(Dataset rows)
***
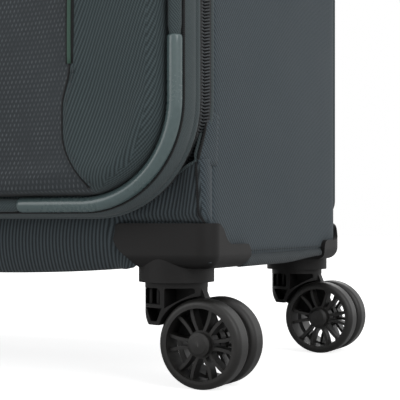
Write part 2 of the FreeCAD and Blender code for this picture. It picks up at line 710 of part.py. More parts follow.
def wheel(label, side, end, face):
    """One spoked wheel of a twin pair; face is -1 for the one whose cap looks to the front."""
    body = new_body(label)
    disc = new_sketch(body, "XZ")
    circle(disc, "0", "0", "wheel_radius - tread_depth + 1")
    pad(body, disc, "wheel_disc", both=True)
    rim = new_sketch(body, "YZ")
    half = "wheel_width/2"
    chain(rim, [
        (f"-{half}", "wheel_radius - tread_depth"),
        (half, "wheel_radius - tread_depth"),
        (half, "wheel_radius - tread_round", "tread_round"),
        (f"{half} - tread_round", "wheel_radius"),
        (f"-{half} + tread_round", "wheel_radius", "tread_round"),
        (f"-{half}", "wheel_radius - tread_round"),
    ])
    spin(body, rim, "H_Axis")
    inner = "hub_radius + 1.3"
    outer = "wheel_radius - tread_depth"

    def at(radius, degrees):
        return f"({radius})*cos({degrees})", f"({radius})*sin({degrees})"

    bow = new_sketch(body, "XZ", "-wheel_width/2")
    start, end_angle = 9, 10.5
    chain(bow, [
        at(inner, -start) + ("-30",),
        at(outer, -end_angle) + (f"{outer}",),
        at(outer, end_angle) + ("-30",),
        at(inner, start),
    ])
    first = pocket(body, bow, "wheel_width", back=True)
    between = new_sketch(body, "XZ", "-wheel_width/2")
    start, end_angle = 21, 15.5
    chain(between, [
        at(inner, start) + ("40",),
        at(outer, end_angle) + (f"{outer}",),
        at(outer, 60 - end_angle) + ("40",),
        at(inner, 60 - start),
    ])
    second = pocket(body, between, "wheel_width", back=True)
    repeat(body, [first, second], disc, 6)
    hub = new_sketch(body, "XZ")
    circle(hub, "0", "0", "hub_radius")
    pad(body, hub, "wheel_width", both=True)
    cap = new_sketch(body, "YZ")
    chain(cap, [
        ("-wheel_width/2 - cap_height", "0"),
        ("-wheel_width/2 - cap_height + 0.5", "hub_radius - 2"),
        ("-wheel_width/2", "hub_radius"),
        ("-wheel_width/2 + 2", "hub_radius"),
        ("-wheel_width/2 + 2", "0"),
    ])
    spin(body, cap, "H_Axis")
    bore = new_sketch(body, "XZ", "-wheel_width/2")
    circle(bore, "0", "0", "axle_radius + pin_clearance")
    pocket(body, bore, "wheel_width - 1", back=True)
    place(body, f"{side}*caster_x + trail", f"{end}*caster_y + ({face})*(twin_gap + wheel_width)/2",
          "wheel_radius", (0, 0, 1), 0 if face < 0 else 180)


# ---------------------------------------------------------- telescopic handle
def handle_cup():
    """The moulded cup let into the top, which the grip drops into."""
    body = new_body("handle_cup")
    outer = new_sketch(body, "XY", "cup_low")
    cup_outline(outer, "seat_gap")
    pad(body, outer, "cup_depth + seat_gap/2")
    flange = new_sketch(body, "XY", "case_top + seat_gap/2")
    cup_outline(flange, "-cup_flange")
    pad(body, flange, "cup_wall")
    inner = new_sketch(body, "XY", "cup_low + cup_wall")
    cup_outline(inner, "cup_wall + seat_gap")
    pocket(body, inner, "cup_depth + 5", back=True)
    for side in (-1, 1):
        hole = new_sketch(body, "XY", "cup_low")
        tube_section(hole, f"{side}*tube_x", "tube_width - 2*tube_wall - 0.4", "tube_thick - 2*tube_wall - 0.4")
        pocket(body, hole, "cup_wall + 1", back=True)


def tube_section(sketch, middle, width, thick):
    rounded(sketch, f"{middle} - ({width})/2", f"{middle} + ({width})/2", f"tube_y - ({thick})/2",
            f"tube_y + ({thick})/2", f"({thick})/4")


def stage_tube(label, side, shrink, foot, head):
    """One oval tube of the telescopic handle; shrink is how much less it measures across."""
    body = new_body(label)
    section = new_sketch(body, "XY", foot)
    tube_section(section, f"{side}*tube_x", f"tube_width - 2*({shrink})", f"tube_thick - 2*({shrink})")
    tube_section(section, f"{side}*tube_x", f"tube_width - 2*({shrink} + tube_wall)",
                 f"tube_thick - 2*({shrink} + tube_wall)")
    pad(body, section, f"({head}) - ({foot})")


STAGE = "(tube_wall + tube_gap)"
TUBE_FOOT = "(bracket_low + bracket_wall)"


def telescopic_handle():
    for name, side in (("left", -1), ("right", 1)):
        stage_tube(f"outer_tube_{name}", side, "0", f"{TUBE_FOOT} + seat_gap", "cup_low - seat_gap")
        stage_tube(f"mid_tube_{name}", side, STAGE, f"{TUBE_FOOT} + 6", "cup_low - 2")
        stage_tube(f"inner_tube_{name}", side, f"2*{STAGE}", f"{TUBE_FOOT} + 12", GRIP_LOW)


GRIP_LOW = "(case_top - grip_height + 2)"


def grip():
    """The bar that the hand pulls on."""
    body = new_body("grip")
    section = new_sketch(body, "YZ")
    rounded(section, "tube_y - grip_thick/2", "tube_y + grip_thick/2", GRIP_LOW,
            f"{GRIP_LOW} + grip_height", "grip_round")
    pad(body, section, "grip_width", both=True)
    dress(body, "Fillet", lambda edge: lies_at(edge, "x", "grip_width/2"), Radius="grip_round - 2")
    dress(body, "Fillet", lambda edge: lies_at(edge, "x", "-grip_width/2"), Radius="grip_round - 2")
    hole = new_sketch(body, "XY", f"{GRIP_LOW} + grip_height")
    rounded(hole, "-button_width/2 - move_gap", "button_width/2 + move_gap",
            "tube_y - button_thick/2 - move_gap", "tube_y + button_thick/2 + move_gap", "4")
    pocket(body, hole, "button_depth + button_travel")
    return body


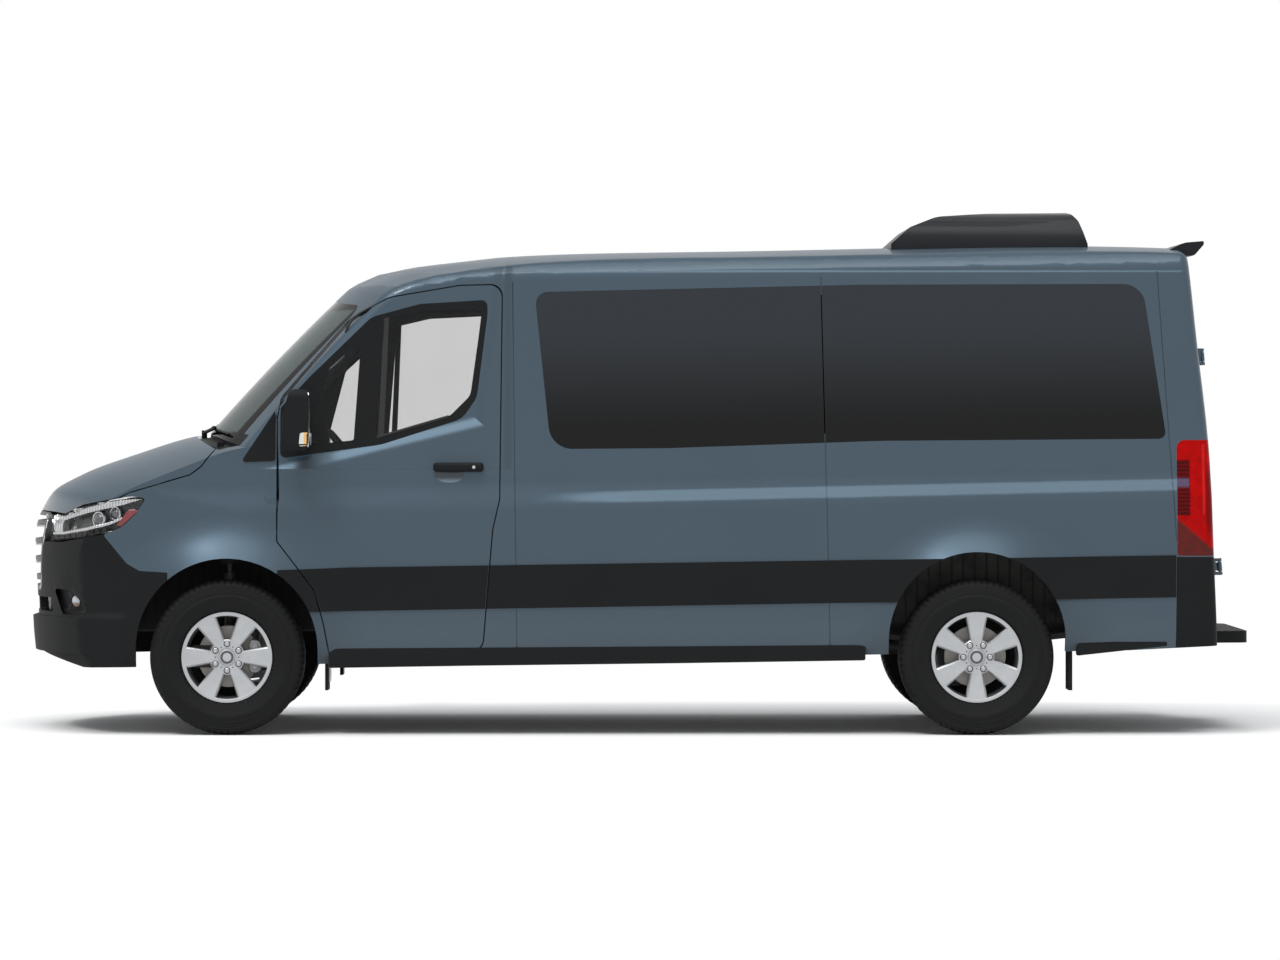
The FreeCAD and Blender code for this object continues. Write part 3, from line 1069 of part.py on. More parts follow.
def seat(x, y, width, places):
    """One seat or bench: a frame on legs, a cushion and a leaning back."""
    low, half = SEAT_TOP, width / 2
    frame = [box(x, x + 470, y - half + 20, y + half - 20, low - 30, low)]
    wall_leg = half - 90 - 160 * (places - 1)
    frame += [box(x + dx, x + dx + 60, y + dy - 20, y + dy + 20, FLOOR_TOP, low - 30)
              for dx in (40, 370) for dy in (-wall_leg, half - 90)]
    back = side_prism([(x + 470, low - 30), (x + 500, low - 30), (x + 600, low + 560), (x + 575, low + 560)],
                      y - half + 20, y + half - 20)
    frames.append(joined(*frame, back))
    step = width / places
    for i in range(places):
        middle = y - half + step * (i + 0.5)
        cushion = soft_block(x - 20, x + 462, middle - step / 2 + 4, middle + step / 2 - 4, low + SEAT_GAP,
                             low + 120)
        rest = soft_block(-110, 0, middle - step / 2 + 4, middle + step / 2 - 4, 0, 620)
        rest.rotate(ORIGIN, Y_AXIS, math.degrees(math.atan2(105, 590)))
        rest.translate(Vector(x + 470 + 105 * 158 / 590 - SEAT_GAP, 0, low + 128))
        pads.extend([cushion, rest])


for y in (-HALF + 470, HALF - 470):
    seat(720, y, SEAT_WIDTH, 1)
row_start = WHEELBASE + 450 - SEAT_PITCH * (SEAT_ROWS - 1)
for i in range(SEAT_ROWS):
    seat(row_start + SEAT_PITCH * i, -HALF + 110 + SEAT_WIDTH, 2 * SEAT_WIDTH * 0.95, 2)
add("seat_frames", *frames)
add("seat_pads", *pads)

# Move everything so that the origin lies under the middle of the length, and write the pieces
SHIFT = Vector((FRONT_OVERHANG - step_end) / 2, 0, 0)
os.makedirs("parts", exist_ok=True)
for name, shape in NODES.items():
    shape.translate(SHIFT)
    shape.exportStep("parts/" + name + ".step")
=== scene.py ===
"""Looks of the minibus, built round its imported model. Metres, X to the rear, Y to the right, Z up."""
import math

import bmesh
import bpy
import numpy as np
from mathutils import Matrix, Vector


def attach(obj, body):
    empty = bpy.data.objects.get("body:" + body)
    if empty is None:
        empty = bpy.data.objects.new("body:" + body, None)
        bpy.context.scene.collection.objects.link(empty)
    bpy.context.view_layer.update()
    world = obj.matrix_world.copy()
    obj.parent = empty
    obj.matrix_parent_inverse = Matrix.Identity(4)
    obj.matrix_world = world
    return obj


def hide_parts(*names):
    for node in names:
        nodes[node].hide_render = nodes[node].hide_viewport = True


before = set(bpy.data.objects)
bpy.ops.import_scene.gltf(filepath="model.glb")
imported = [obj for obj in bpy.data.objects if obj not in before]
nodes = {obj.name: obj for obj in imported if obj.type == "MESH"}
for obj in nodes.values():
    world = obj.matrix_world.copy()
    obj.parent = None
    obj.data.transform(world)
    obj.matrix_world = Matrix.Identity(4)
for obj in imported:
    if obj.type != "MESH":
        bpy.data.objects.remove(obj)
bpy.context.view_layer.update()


# Body panels: pressed steel in a metallic grey-blue under clear lacquer. The relief holds what is pressed into the
# sheets: the flared wheel arches, the crease along the flank, the step round the door window, the gutter line and
# the scoops behind the door handles. The insides are coloured dark grey, and road film dulls the foot of the sides.
# Faces turned upwards are coloured darker as painted shade, and have less lacquer.


class Wire:
    """An output in a node tree. Sums, products and comparisons of wires and numbers add Math nodes."""

    def __init__(self, owner, socket):
        self.owner, self.socket = owner, socket

    def maths(self, operation, *values):
        return self.owner.node("ShaderNodeMath", {"operation": operation}, values)

    def above(self, low, high):
        """0 below low, 1 above high, with a smooth step between them."""
        limits = {"Value": self, "From Min": low, "From Max": high}
        return self.owner.node("ShaderNodeMapRange", {"interpolation_type": "SMOOTHSTEP"}, limits)

    def within(self, low, high, edge=0.003):
        """1 between low and high, 0 outside, over a short edge."""
        return self.above(low - edge, low + edge) * (1.0 - self.above(high - edge, high + edge))


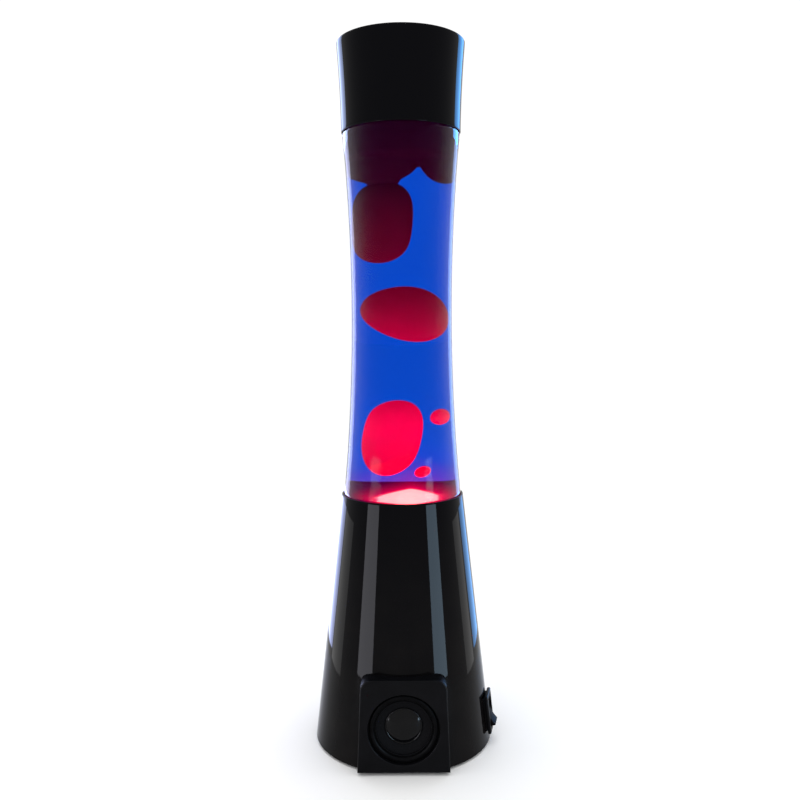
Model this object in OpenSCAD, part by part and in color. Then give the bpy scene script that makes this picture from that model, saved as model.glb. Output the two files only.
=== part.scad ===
// Lava lamp with a loudspeaker in its base.
// The lamp stands on the plane z = 0 with its axis on Z. The loudspeaker faces -Y, the
// rocker switch is on the right beside +X, and the cord gland is on the right at the back.

/* [Whole lamp] */
// Height from the surface it stands on to the top of the cap
lamp_h = 400; // [396:1:404]
// How far the rubber feet stand out below the rim of the base
foot_proud = 1.2; // [0.8:0.1:1.6]

/* [Base] */
// Radius of the spun cone at its bottom rim
base_foot_r = 51.8; // [51.4:0.1:52]
// Radius of the spun cone at its top rim
base_rim_r = 35.3; // [35.2:0.1:36]
// Height of the top rim of the cone
base_rim_z = 145.8; // [144:0.1:147]
// Thickness of the spun metal
shell_wall = 0.9; // [0.7:0.1:1]
// Thickness of the plate that closes the base
plate_t = 2.4; // [2:0.1:2.6]

/* [Bottle] */
// Radius of the glass at its waist
waist_r = 28.8; // [28:0.1:29]
// Height of the waist
waist_z = 252; // [248:1:256]
// Radius of the long arc that the side of the glass follows
waist_arc_r = 1080; // [1050:10:1200]
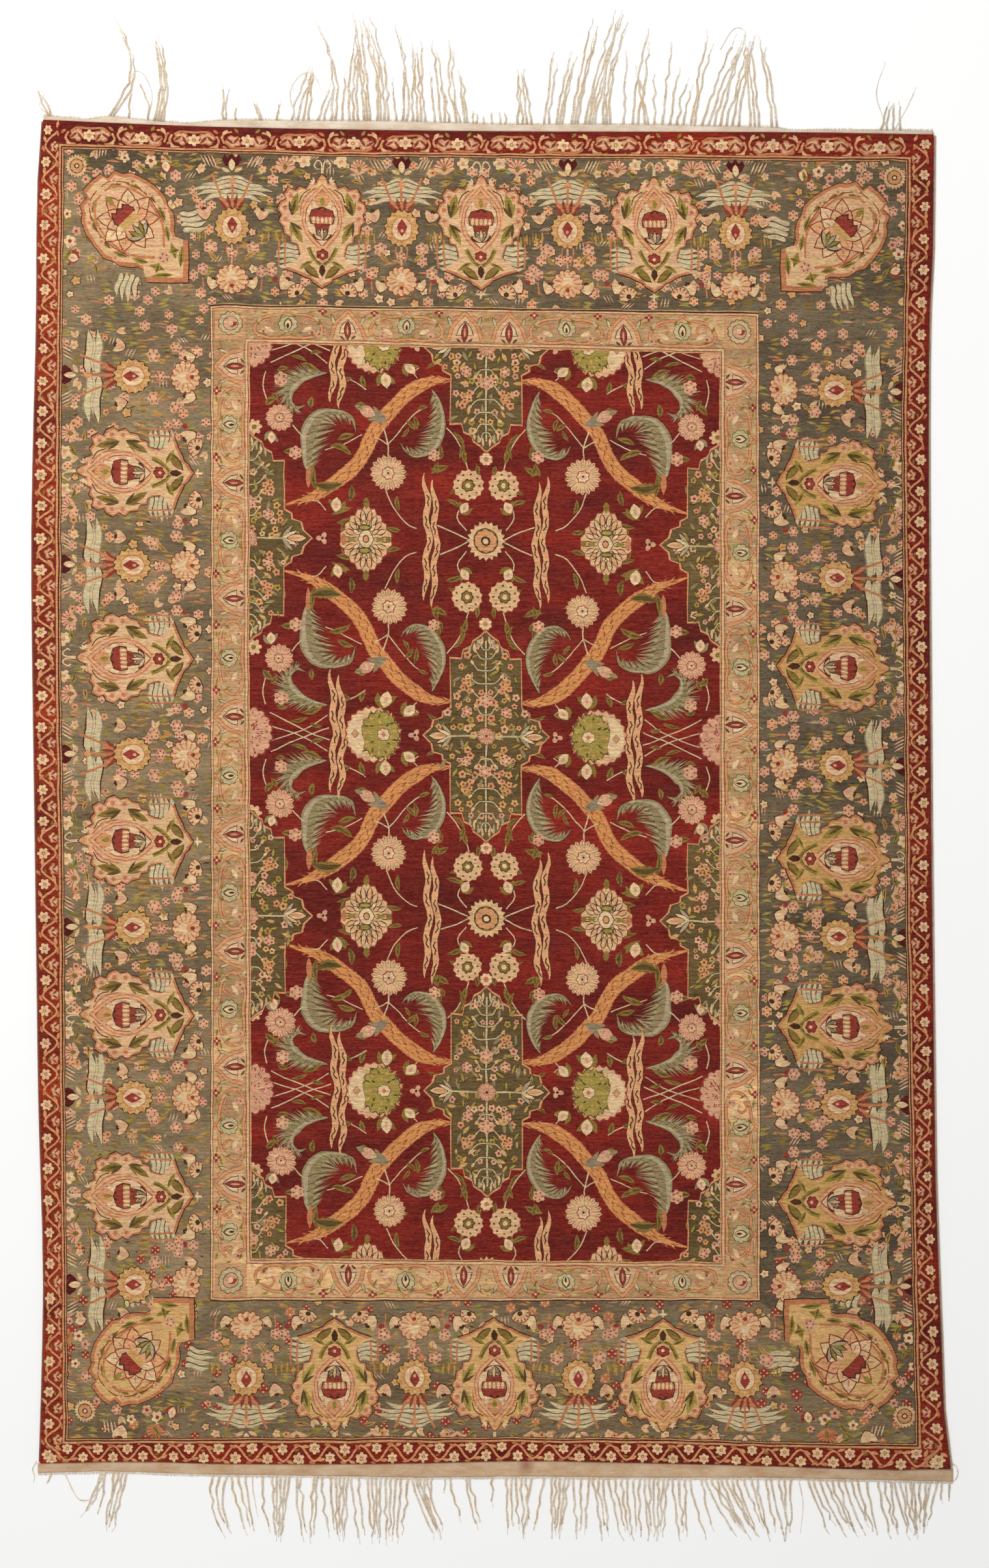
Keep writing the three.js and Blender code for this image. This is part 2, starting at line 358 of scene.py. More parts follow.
def floret(put, r, rim="cream", heart="coral", petals=5):
    lay(put, scallop(r, lobes=petals, depth=0.35), rim)
    lay(put, oval(0.32 * r, n=6), heart)


def dotted_rosette(put, r):
    """A cream flower with a ring of green dots."""
    lay(put, scallop(r + 0.8, lobes=14, depth=0.1, per=2), "brick")
    lay(put, scallop(r, lobes=14, depth=0.12, per=2), "cream")
    for k in range(9):
        lay(at(put, cmath.rect(0.7 * r, 2 * math.pi * k / 9 + 0.3)), oval(1.9, 1.6, 6), "moss")
    lay(put, scallop(0.44 * r, lobes=7, depth=0.2), "moss")
    lay(put, scallop(0.34 * r, lobes=7, depth=0.2), "olive")
    lay(put, oval(0.17 * r, n=6), "ivory")


def sunflower(put, r):
    lay(put, spikes(1.08 * r, 0.92 * r, 20), "umber")
    lay(put, spikes(1.04 * r, 0.86 * r, 20), "cream")
    lay(put, oval(0.66 * r, n=20), "moss")
    lay(put, scallop(0.6 * r, lobes=10, depth=0.1), "apricot")
    lay(put, oval(0.26 * r, n=8), "umber")
    lay(put, oval(0.16 * r, n=6), "ivory")


def bud(put, r, petal="ivory", sepal="olive"):
    """A closed bud that points along +y, with a sepal on each side."""
    lay(put, leaf(1.9 * r, 0.9 * r, 0.25 * r, 4) and [1j * z - 0.5j * r for z in leaf(1.9 * r, 1.7 * r)], "umber")
    for side in (-1, 1):
        sepal_leaf = leaf(1.9 * r, 0.75 * r, -0.2 * r)
        lay(at(put, complex(0, -0.5 * r), 90 + side * 34), sepal_leaf, sepal)
    lay(at(put, complex(0, -0.4 * r), 90), leaf(1.8 * r, 1.25 * r), petal)
    lay(at(put, complex(0, 0.1 * r), 90), leaf(0.8 * r, 0.4 * r), "rose")


def sprig(put, length, colour="olive", edge="sage"):
    """A serrated leaf along +x."""
    half_width = 0.16 * length

    def toothed(t):
        return half_width * math.sin(math.pi * min(t * 1.02, 1)) * (1.0 + 0.35 * (round(t * 10) % 2))

    path = spline([0, complex(length * 0.5, 0.1 * length), complex(length, 0)], 5)
    lay(put, ribbon(path, toothed), edge)
    lay(put, ribbon(path, lambda t: 0.55 * half_width * math.sin(math.pi * t) + 0.05), colour)


def trefoil(put, r, colour="rose"):
    for turn in (0, 120, 240):
        lay(at(put, 0, turn), oval(0.55 * r, 0.42 * r, 8, centre=0.55 * r), colour)
    lay(put, oval(0.25 * r, n=6), "umber")


def cloud_band(put, length, ribbon_width=11, gap=3.6, sway=2.6, waves=3.3, colour="tan", line="umber"):
    """Two waving ribbons side by side along y, dark edged, with dark dashes along their middles."""
    steps = 30
    for side in (-1, 1):
        path = []
        for k in range(steps + 1):
            t = k / steps
            x = side * (gap + ribbon_width) / 2 + sway * math.sin(2 * math.pi * waves * t + 0.9)
            x -= 2.4 * math.cos(math.pi * (2 * t - 1)) - 1.0
            path.append(complex(x, length * (t - 0.5 + 0.025 * side)))

        def half(t, more=0.0):
            ends = min(1, (6 * t) ** 0.8 + 0.1, (5 * (1 - t)) ** 0.8 + 0.1)
            flame = 0.55 * ((round(t * steps) % 3) == 0)
            return (0.5 * ribbon_width + more + flame) * ends

        lay(put, ribbon(path, lambda t: half(t, 1.2)), line)
        lay(put, ribbon(path, half), colour)
        for k in range(2, steps - 3, 5):
            curl = [p + side * (1.4 if n % 2 else -1.4) for n, p in enumerate(path[k : k + 4])]
            lay(put, ribbon(curl, 1.0), line)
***
Problem details:
Within the material above, extract exactly the lines that start at the line containing "for y in (-HALF" and stop after the line containing "bpy.context.scene.collection.objects.link(empty)", and only those.

Complete output:
for y in (-HALF + 470, HALF - 470):
    seat(720, y, SEAT_WIDTH, 1)
row_start = WHEELBASE + 450 - SEAT_PITCH * (SEAT_ROWS - 1)
for i in range(SEAT_ROWS):
    seat(row_start + SEAT_PITCH * i, -HALF + 110 + SEAT_WIDTH, 2 * SEAT_WIDTH * 0.95, 2)
add("seat_frames", *frames)
add("seat_pads", *pads)

# Move everything so that the origin lies under the middle of the length, and write the pieces
SHIFT = Vector((FRONT_OVERHANG - step_end) / 2, 0, 0)
os.makedirs("parts", exist_ok=True)
for name, shape in NODES.items():
    shape.translate(SHIFT)
    shape.exportStep("parts/" + name + ".step")
=== scene.py ===
"""Looks of the minibus, built round its imported model. Metres, X to the rear, Y to the right, Z up."""
import math

import bmesh
import bpy
import numpy as np
from mathutils import Matrix, Vector


def attach(obj, body):
    empty = bpy.data.objects.get("body:" + body)
    if empty is None:
        empty = bpy.data.objects.new("body:" + body, None)
        bpy.context.scene.collection.objects.link(empty)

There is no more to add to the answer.